▶ OBJECTIVE: Every line of the data must be copied exactly.

▶ DATASET EXTRACT:
%%

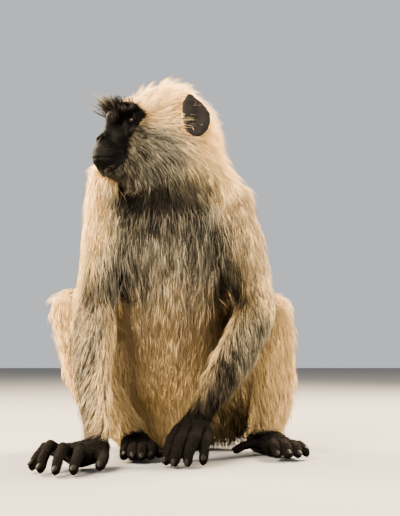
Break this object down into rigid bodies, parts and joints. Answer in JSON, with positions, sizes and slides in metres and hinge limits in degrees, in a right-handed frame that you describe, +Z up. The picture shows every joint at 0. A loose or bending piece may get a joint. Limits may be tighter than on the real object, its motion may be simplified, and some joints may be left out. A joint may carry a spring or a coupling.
{
  "type": "gray langur monkey figure",
  "caption": "Life-size still model of a gray langur sitting upright, knees drawn up, both hands on the ground and head turned to its right.",
  "frame": {"origin": "middle of the seat, on the ground", "axes": "+Z up; the chest faces -Y; the animal's left is +X; the head is turned about 62 degrees to its right, towards -X"},
  "size_m": [0.3597, 0.7907, 0.5397],
  "materials": {
    "coat": "long pale buff hair, grey-brown on chest and forearms",
    "face_skin": "matt black bare skin with short hairs",
    "ear_skin": "matt black skin",
    "hand_skin": "black-brown skin with short dark hair",
    "eye": "wet, dark brown iris"
  },
  "bodies": {
    "root": {"belly": "coat", "chest": "coat", "ear_left": "ear_skin", "ear_right": "ear_skin", "eye_left": "eye", "eye_right": "eye", "face": "face_skin", "fifth_toe_left": "hand_skin", "fifth_toe_right": "hand_skin", "foot_left": "hand_skin", "foot_right": "hand_skin", "forearm_left": "coat", "forearm_right": "coat", "fourth_toe_left": "hand_skin", "fourth_toe_right": "hand_skin", "hallux_toe_left": "hand_skin", "hallux_toe_right": "hand_skin", "hand_left": "hand_skin", "hand_right": "hand_skin", "head": "coat", "index_finger_left": "hand_skin", "index_finger_right": "hand_skin", "little_finger_left": "hand_skin", "little_finger_right": "hand_skin", "middle_finger_left": "hand_skin", "middle_finger_right": "hand_skin", "neck": "coat", "ring_finger_left": "hand_skin", "ring_finger_right": "hand_skin", "second_toe_left": "hand_skin", "second_toe_right": "hand_skin", "shin_left": "coat", "shin_right": "coat", "tail_base": "coat", "tail_length_2": "coat", "tail_length_3": "coat", "tail_length_4": "coat", "tail_length_5": "coat", "tail_tip": "coat", "thigh_left": "coat", "thigh_right": "coat", "third_toe_left": "hand_skin", "third_toe_right": "hand_skin", "thumb_left": "hand_skin", "thumb_right": "hand_skin", "upper_arm_left": "coat", "upper_arm_right": "coat"}
  },
  "joints": []
}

%%

▶ THE SOLUTION:
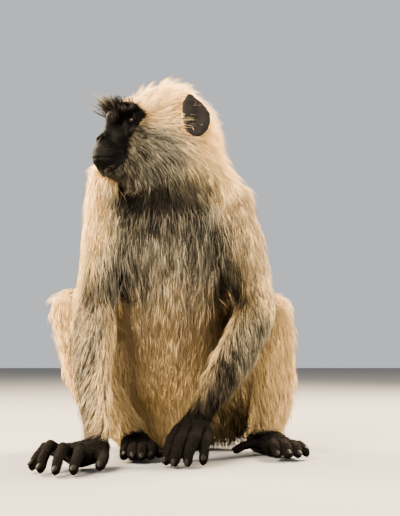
Break this object down into rigid bodies, parts and joints. Answer in JSON, with positions, sizes and slides in metres and hinge limits in degrees, in a right-handed frame that you describe, +Z up. The picture shows every joint at 0. A loose or bending piece may get a joint. Limits may be tighter than on the real object, its motion may be simplified, and some joints may be left out. A joint may carry a spring or a coupling.
{
  "type": "gray langur monkey figure",
  "caption": "Life-size still model of a gray langur sitting upright, knees drawn up, both hands on the ground and head turned to its right.",
  "frame": {"origin": "middle of the seat, on the ground", "axes": "+Z up; the chest faces -Y; the animal's left is +X; the head is turned about 62 degrees to its right, towards -X"},
  "size_m": [0.3597, 0.7907, 0.5397],
  "materials": {
    "coat": "long pale buff hair, grey-brown on chest and forearms",
    "face_skin": "matt black bare skin with short hairs",
    "ear_skin": "matt black skin",
    "hand_skin": "black-brown skin with short dark hair",
    "eye": "wet, dark brown iris"
  },
  "bodies": {
    "root": {"belly": "coat", "chest": "coat", "ear_left": "ear_skin", "ear_right": "ear_skin", "eye_left": "eye", "eye_right": "eye", "face": "face_skin", "fifth_toe_left": "hand_skin", "fifth_toe_right": "hand_skin", "foot_left": "hand_skin", "foot_right": "hand_skin", "forearm_left": "coat", "forearm_right": "coat", "fourth_toe_left": "hand_skin", "fourth_toe_right": "hand_skin", "hallux_toe_left": "hand_skin", "hallux_toe_right": "hand_skin", "hand_left": "hand_skin", "hand_right": "hand_skin", "head": "coat", "index_finger_left": "hand_skin", "index_finger_right": "hand_skin", "little_finger_left": "hand_skin", "little_finger_right": "hand_skin", "middle_finger_left": "hand_skin", "middle_finger_right": "hand_skin", "neck": "coat", "ring_finger_left": "hand_skin", "ring_finger_right": "hand_skin", "second_toe_left": "hand_skin", "second_toe_right": "hand_skin", "shin_left": "coat", "shin_right": "coat", "tail_base": "coat", "tail_length_2": "coat", "tail_length_3": "coat", "tail_length_4": "coat", "tail_length_5": "coat", "tail_tip": "coat", "thigh_left": "coat", "thigh_right": "coat", "third_toe_left": "hand_skin", "third_toe_right": "hand_skin", "thumb_left": "hand_skin", "thumb_right": "hand_skin", "upper_arm_left": "coat", "upper_arm_right": "coat"}
  },
  "joints": []
}